There is a famous incident when Caliph Umar, who’s armies captured Jerusalem from the Byzantinians, entered the city he enquired about the location of famed jewish temple from Patriach of Elya Al-Quds. He was shocked to find the site covered in rubbish, as the Romans had initiated the custom of using it as a dung heap. `Umar knelt down immediately, and began to clear the area with his hands. When the Muslims saw what he was doing, they followed his example, and soon the entire area of al-Aqsa was cleaned up. He later commissioned the construction of a wooden masjid on the southern end of the site, exactly where the present-day masjid of Al-Aqsa stands.
In fact at no other time since the Jewish kingdom that was overrun by the Romans, did the Jewish community have such freedom and equality. They were ,of-course, expected to pay the ‘Jiziya’, a tax in lieu of military service imposed on all non-Muslims (Muslims were expected to serve in the military whenever called upon; but as the empire grew some Muslims were also exempted service in lieu of paying this tax), and even though there were times of uncertainty and internal strife (for example attack by Tamerlane and the massacre of Jews of Aleppo in 1400), they were on the same footing as all of the other ‘minorities’ in the Islamic world and by and large enjoyed the same rights as the muslim population.
In fact after the fall of the Muslim rule in Spain (by Moors), Jews sought refuge in the lands of the Ottoman empire to escape the persecution in Spain and later to escape the Inquisition carried out by the Roman Catholics.

Conditions started to worsen as the internal strife among the various faction of the Muslim empire started to fight to gain control and influence. They started going downhill from the early 1800 onwards with the decline of the Ottoman Empire and strife arising in various areas of the Middle East, especially with the independence movements gaining strength and national identification gaining precedence over Islamic principles. Things also started getting worse with the whole scale migration of Jews in to the Arab dominated lands of Palestine, escaping the pogroms of Eastern Europe and then eventually the holocaust propagated by Hitler, himself a christian man.

Meanwhile the idea of a Jewish state was propagated by Theodor Herzl published 'Der Judenstaat' (The Jewish State) promoting creation of a Jewish (or Zionist) state in the land of Palestine which was the historical location of the Kingdom of Israel and the Kingdom of Judah (of the Old Testament). This idea quickly gained strength and started having international appeal after a group of ‘Zionist Volunteers’ known as ‘Jewish Legion’ helped the British regain Palestine in WWI. Of-course the Arabs opposed the plan as it involved carving out a separate country of foreigners (a majority of the Jews were immigrants from Europe where they had been persecuted for centuries) right in the middle of their homeland. Tensions rose between the local arab population and the Jewish immigrants, who by the end of WW II and the holocaust, constituted about 33% of the population up from 11% in 1922.
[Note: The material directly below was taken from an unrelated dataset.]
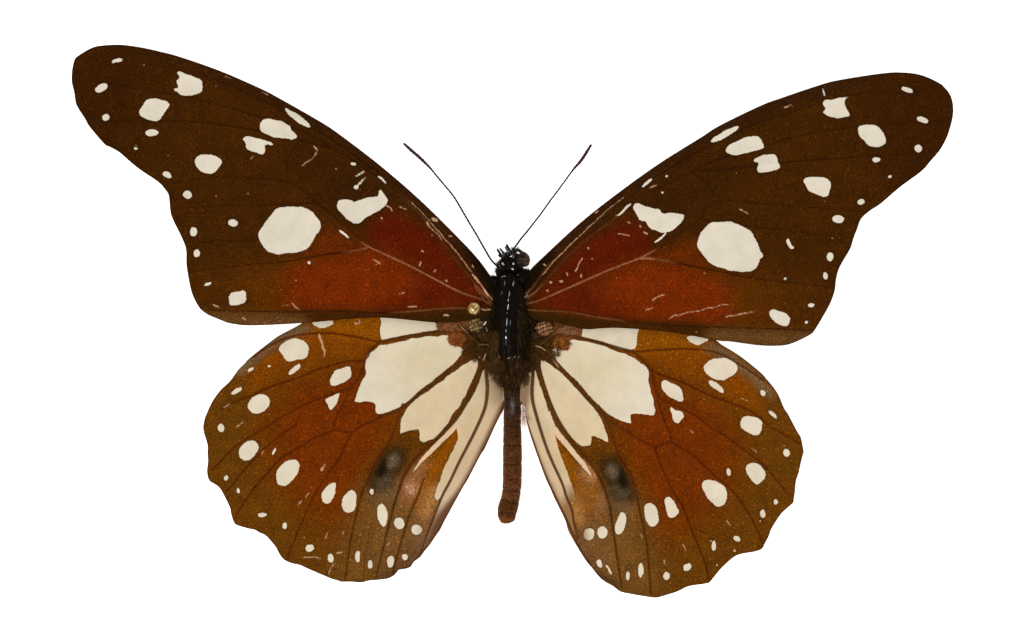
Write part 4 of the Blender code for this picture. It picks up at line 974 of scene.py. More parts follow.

The events following are sourced from the following Wikipedia post http://en.wikipedia.org/wiki/Israel:
"1947, the British government withdrew from commitment to the Mandate of Palestine, stating it was unable to arrive at a solution acceptable to both Arabs and Jews.[51] The newly created United Nations approved the UN Partition Plan (United Nations General Assembly Resolution 181) on November 29, 1947, dividing the country into two states, one Arab and one Jewish. Jerusalem was to be designated an international city – a corpus separatum – administered by the UN to avoid conflict over its status.[52] The Jewish community accepted the plan,[53] but the Arab League and Arab Higher Committee rejected it.[54] On December 1, 1947 the Arab Higher Committee proclaimed a 3-day strike, and Arab guerrilla attacks began against Jewish targets. Convinced that these attacks were merely a prelude to full-scale military confrontations with the regular armies of the Arab states, Ben-Gurion elected to escalate the military conflict. As such, Haganah embarked on a policy of "aggressive defense." This strategy was accompanied by economic subversion and psychological warfare.[55]

On May 14, 1948, the day before the end of the British Mandate, the Jewish Agency proclaimed independence, naming the country Israel. The following day five Arab countries – Egypt, Syria, Jordan, Lebanon and Iraq –invaded Israel, launching the 1948 Arab-Israeli War.[56] > Morocco, Sudan, Yemen and Saudi Arabia also sent troops to assist the invaders. After a year of fighting, a ceasefire was declared and temporary borders, known as the Green Line, were established. Jordan annexed what became known as the West Bank and East Jerusalem, and Egypt took control of the Gaza Strip. Israel was admitted as a member of the United Nations on May 11, 1949.[57] During the war 711,000 Arabs, according to UN estimates, or about 80% of the previous Arab population, fled the country.[58] The fate of the Palestinian refugees today is a major point of contention in the Israeli-Palestinian conflict.[59][60] "

What happened after this is, as they say, history. The increasing disunity and corruption among the leader of the Arab world continued to weaken the Arab state whereas Israel grew from strength to strength, roundly defeating an Arab coalition in the Six-day war (capturing West Bank, Gaza Strip, Sinai Peninsula and Golan Heights and East Jerusalem) and holding its own in the Yom Kippur war. The Arab head-of-states backed off any direct support of the Palestinian Arab cause, owning to the turmoil in their own lands and rising discontent against their authoritarian and intensely corrupt and exceedingly brutal dictatorships.

What was left was an occupier / occupied relation between the two proud nations fighting for the same piece of land, the threat of mass civilian casualties looming on both sides, and the question of millions of refugees living in extremely squalid refugee camps in areas ranging from Gaza, Jordan, Syria, Egypt, Lebanon, Saudi Arabia and even in European countries and in US.